## WHAT THE TASK ASKS
Transcribe word for word only the span whose first line is the one with "imported = [obj" and whose last line is the one with "outputs: Name and"; both of those lines belong to it.
%%
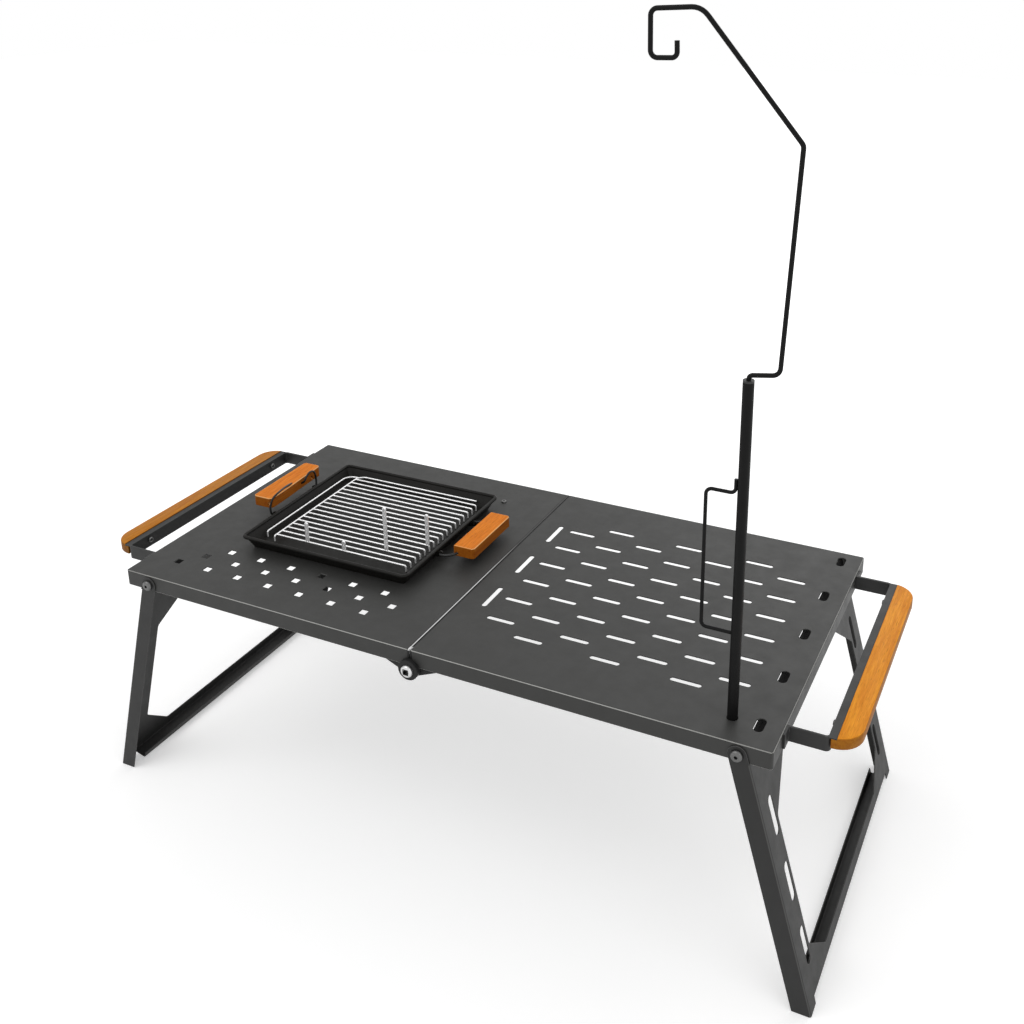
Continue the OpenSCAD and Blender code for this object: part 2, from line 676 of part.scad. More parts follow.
// Eyes on the pan's ends that hold the bails
module pan_eyes() {
  color("#262422") at_pan() for (sx = [-1, 1], sy = [-1, 1])
    translate([sx * eye_x, sy * (bail_w / 2 - 5) + eye_t / 2, eye_z]) rotate([90, 0, 0]) linear_extrude(eye_t) difference() {
      union() {
        circle(r = eye_r);
        polygon([[0, 0], [-sx * eye_reach(-1.3), -1.3], [-sx * eye_reach(-6), -6], [-sx * 4, -eye_r * 1.3], [0, -eye_r]]);
      }
      circle(r = bail_r + run_fit);
    }
}

// A bail on the side s, turned up by the angle a: drawn flat along +X, its pivot on the Y axis
module bail(s, a, r) {
  y = bail_w / 2;
  translate([s * eye_x, 0, eye_z]) mirror([s < 0 ? 1 : 0, 0, 0]) rotate([0, -a, 0])
    bent_rod([[0, 8 - y], [0, -y], [bail_l, -y], [bail_l, y], [0, y], [0, y - 8]], [2.5, 16, 16, 2.5], r);
}

left_tilt = 66;
right_tilt = 8;
module bail_left() { color("#222222") at_pan() bail(-1, left_tilt, bail_r); }
module bail_right() { color("#222222") at_pan() bail(1, right_tilt, bail_r); }

// A wooden block of length l with a waved inner side, drawn from its inner face along +X
module block_outline(l, w) {
  half = l / 2;
  wave = 1.8;
  inner = [for (i = [16:-1:0]) [wave * (1 - cos(180 * i / 16)), half - 8 - (l - 16) * i / 16]];
  polygon(concat([[0, half - 4], [4, half], [w - 3, half], [w, half - 3], [w, 3 - half], [w - 3, -half],
    [7, -half], [3.6, 4 - half]], inner));
}

module block_left() {
  color("#e07d28") at_pan() difference() {
    translate([-eye_x - 2.5, 11.5, 22.5]) mirror([1, 0, 0]) linear_extrude(block_h) mirror([0, 1]) block_outline(left_block_l, block_w);
    bail(-1, left_tilt, bail_r + 0.04);
  }
}
module block_right() {
  inset = 11.5;
  z = 12.3;
  color("#e07d28") at_pan() difference() {
    translate([eye_x + inset, 10.5, z]) linear_extrude(block_h) block_outline(right_block_l, block_w + 5);
    translate([eye_x + inset, 10.5, z + 7]) rotate([0, -52, 0]) translate([-5, -right_block_l, 0]) cube([30, 2 * right_block_l, 20]);
    bail(1, right_tilt, bail_r + 0.04);
  }
}

// Wire rack: two bent frame wires, cross wires with turned-down ends, hairpin pegs
rack_left = 14.5 - pan_l / 2;
rack_right = pan_l / 2 - 25;
rack_front = 38.5 - pan_w / 2;
rack_pitch = (pan_w - 65) / (rack_n - 1);
second_wire = rack_left + 19.5;
frame_z = rack_z - rack_d;
foot_z = pan_t + side_gap;

module rack_frame() {
  back = rack_front + rack_pitch * rack_n;
  color("#d9d9d9") at_pan() {
    translate([0, 0, frame_z]) bent_rod([[second_wire, rack_front - 3], [second_wire, back], [rack_right - 6, back]], [16], rack_r);
    translate([0, 0, frame_z]) bent_rod([[rack_left, rack_front + 4], [rack_left, back - 6], [second_wire - 2.5 * rack_r, back - 6]], [12], rack_r);
    translate([second_wire, rack_front - 3, 0]) foot_wire(frame_z);
    translate([rack_left, rack_front + 4, 0]) foot_wire(frame_z);
  }
}

// A turned-down end of a wire that runs at height z
module foot_wire(z) {
  translate([0, 0, foot_z]) cylinder(h = z - foot_z, r = rack_r);
  translate([0, 0, z]) sphere(r = rack_r);
}

module rack_wires() {
  color("#d9d9d9") at_pan() for (i = [0:rack_n - 1]) translate([0, rack_front + rack_pitch * i, 0]) rotate([90, 0, 0])
    bent_rod([[second_wire - 1, rack_z], [rack_right, rack_z], [rack_right, foot_z]], [3], rack_r);
}

// Hairpin pegs: distance along X, number of the cross wire, and height over that wire
pegs = [[64, 2, 64], [108, 5, 45.5], [-50, 0, 28], [11, 0, 13]];
module rack_pegs() {
  w = 1.7;
  r = 1.3;
  z0 = rack_z + rack_r + 0.05;
  color("#e4e4e4") at_pan() for (p = pegs) translate([p[0], rack_front + rack_pitch * p[1], 0]) {
    for (s = [-1, 1]) translate([s * w, 0, z0]) cylinder(h = p[2] - w, r = r);
    translate([0, 0, z0 + p[2] - w]) rotate([90, 0, 0]) rotate_extrude(angle = 180) translate([w, 0]) circle(r = r);
  }
}

top_left();
top_right();
top_screw();
hinge_ear_left_front();
hinge_ear_left_rear();
hinge_ear_right_front();
hinge_ear_right_rear();
hinge_boss_front();
hinge_boss_rear();
hinge_bolts();
hinge_nuts();
leg_left();
leg_right();
leg_bolts_left();
leg_bolts_right();
leg_nuts_left();
leg_nuts_right();
handle_bracket_left();
handle_bracket_right();
grip_left();
grip_right();
grip_screws_left();
grip_screws_right();
pole_socket();
pole_tube();
pole_bush();
pole_loop();
hanger_rod();
pan();
pan_eyes();
bail_left();
bail_right();
block_left();
block_right();
rack_frame();
rack_wires();
rack_pegs();
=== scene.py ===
"""Folding camp table with a lantern pole and a roasting pan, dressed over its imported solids."""
import json
import logging
import math
from dataclasses import dataclass, field
from enum import Enum
from typing import Callable, Sequence

import bmesh
import bpy
from mathutils import Matrix, Vector


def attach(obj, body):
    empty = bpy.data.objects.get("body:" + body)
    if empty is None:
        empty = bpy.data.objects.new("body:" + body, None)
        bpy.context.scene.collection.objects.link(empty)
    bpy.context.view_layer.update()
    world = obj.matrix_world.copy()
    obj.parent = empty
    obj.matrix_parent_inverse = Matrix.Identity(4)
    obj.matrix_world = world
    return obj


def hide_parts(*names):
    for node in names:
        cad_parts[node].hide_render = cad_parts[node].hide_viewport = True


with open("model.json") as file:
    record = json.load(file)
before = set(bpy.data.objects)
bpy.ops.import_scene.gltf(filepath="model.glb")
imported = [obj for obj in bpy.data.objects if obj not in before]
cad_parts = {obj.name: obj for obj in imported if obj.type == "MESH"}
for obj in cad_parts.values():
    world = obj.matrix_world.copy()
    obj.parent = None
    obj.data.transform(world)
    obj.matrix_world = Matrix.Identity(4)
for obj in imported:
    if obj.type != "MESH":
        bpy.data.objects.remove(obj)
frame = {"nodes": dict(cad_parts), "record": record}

LOG = logging.getLogger("camp_table")
MM = 0.001
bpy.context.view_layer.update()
PAN_ORIGIN = (-0.213, 0.015, 0.3353)
PAN_TURN = math.radians(0.5)
INSIDE_FLANGES = 0.2235
LOOSE_GAP = 0.000004
SOFT_BEND = math.radians(34)
FLAT_ANGLE = math.radians(0.3)
SHARP_ANGLE = math.radians(40)
WHITE = (1.0, 1.0, 1.0, 1.0)


class Facing(Enum):
    """The direction that a bent sheet's faces lie along or across."""

    NONE = (0.0, 0.0, 0.0)
    ALONG_Y = (0.0, 1.0, 0.0)
    ALONG_Z = (0.0, 0.0, 1.0)


# Shared effects, each one node group


def value_node(tree: bpy.types.NodeTree, kind: str, **settings: object) -> bpy.types.Node:
    """Adds a node and sets its properties.

    Args:
        tree: The node tree that takes the node.
        kind: The node's type name.
        **settings: Properties to set on the node.

    Returns:
        The new node.
    """
    node = tree.nodes.new(kind)
    for name, value in settings.items():
        setattr(node, name, value)
    return node


GroupParts = tuple[bpy.types.NodeTree, bpy.types.Node, bpy.types.Node]


def new_group(name: str, inputs: Sequence[tuple[str, str, object]],
              outputs: Sequence[tuple[str, str]]) -> GroupParts:
    """Makes an empty shader node group with its sockets.

    Args:
        name: The group's name.
        inputs: Name, socket type and default value of each input.
        outputs: Name and socket type of each output.

    Returns:
        The group, its input node and its output node.
    """
    group = bpy.data.node_groups.new(name, "ShaderNodeTree")
    for label, kind, value in inputs:
        group.interface.new_socket(label, in_out="INPUT", socket_type=kind).default_value = value
    for label, kind in outputs:
        group.interface.new_socket(label, in_out="OUTPUT", socket_type=kind)
    return group, group.nodes.new("NodeGroupInput"), group.nodes.new("NodeGroupOutput")


def link(tree: bpy.types.NodeTree, source: bpy.types.NodeSocket, target: bpy.types.NodeSocket) -> None:
    """Joins two sockets.

    Args:
        tree: The node tree of both.
        source: The output socket.
        target: The input socket.
    """
    tree.links.new(source, target)


def noise(tree: bpy.types.NodeTree, vector: bpy.types.NodeSocket, scale: float, detail: float,
          rough: float) -> bpy.types.Node:
    """Adds a noise texture on the given coordinates.

    Args:
        tree: The node tree that takes the node.
        vector: The coordinates that the noise reads.
        scale: Size of the pattern, in repeats per metre.
        detail: Octaves of the noise.
        rough: Strength of the finer octaves.

    Returns:
        The noise node.
    """
    node = value_node(tree, "ShaderNodeTexNoise")
    link(tree, vector, node.inputs["Vector"])
    node.inputs["Scale"].default_value = scale
    node.inputs["Detail"].default_value = detail
    node.inputs["Roughness"].default_value = rough
    return node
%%
## REPLY
imported = [obj for obj in bpy.data.objects if obj not in before]
cad_parts = {obj.name: obj for obj in imported if obj.type == "MESH"}
for obj in cad_parts.values():
    world = obj.matrix_world.copy()
    obj.parent = None
    obj.data.transform(world)
    obj.matrix_world = Matrix.Identity(4)
for obj in imported:
    if obj.type != "MESH":
        bpy.data.objects.remove(obj)
frame = {"nodes": dict(cad_parts), "record": record}

LOG = logging.getLogger("camp_table")
MM = 0.001
bpy.context.view_layer.update()
PAN_ORIGIN = (-0.213, 0.015, 0.3353)
PAN_TURN = math.radians(0.5)
INSIDE_FLANGES = 0.2235
LOOSE_GAP = 0.000004
SOFT_BEND = math.radians(34)
FLAT_ANGLE = math.radians(0.3)
SHARP_ANGLE = math.radians(40)
WHITE = (1.0, 1.0, 1.0, 1.0)


class Facing(Enum):
    """The direction that a bent sheet's faces lie along or across."""

    NONE = (0.0, 0.0, 0.0)
    ALONG_Y = (0.0, 1.0, 0.0)
    ALONG_Z = (0.0, 0.0, 1.0)


# Shared effects, each one node group


def value_node(tree: bpy.types.NodeTree, kind: str, **settings: object) -> bpy.types.Node:
    """Adds a node and sets its properties.

    Args:
        tree: The node tree that takes the node.
        kind: The node's type name.
        **settings: Properties to set on the node.

    Returns:
        The new node.
    """
    node = tree.nodes.new(kind)
    for name, value in settings.items():
        setattr(node, name, value)
    return node


GroupParts = tuple[bpy.types.NodeTree, bpy.types.Node, bpy.types.Node]


def new_group(name: str, inputs: Sequence[tuple[str, str, object]],
              outputs: Sequence[tuple[str, str]]) -> GroupParts:
    """Makes an empty shader node group with its sockets.

    Args:
        name: The group's name.
        inputs: Name, socket type and default value of each input.
        outputs: Name and socket type of each output.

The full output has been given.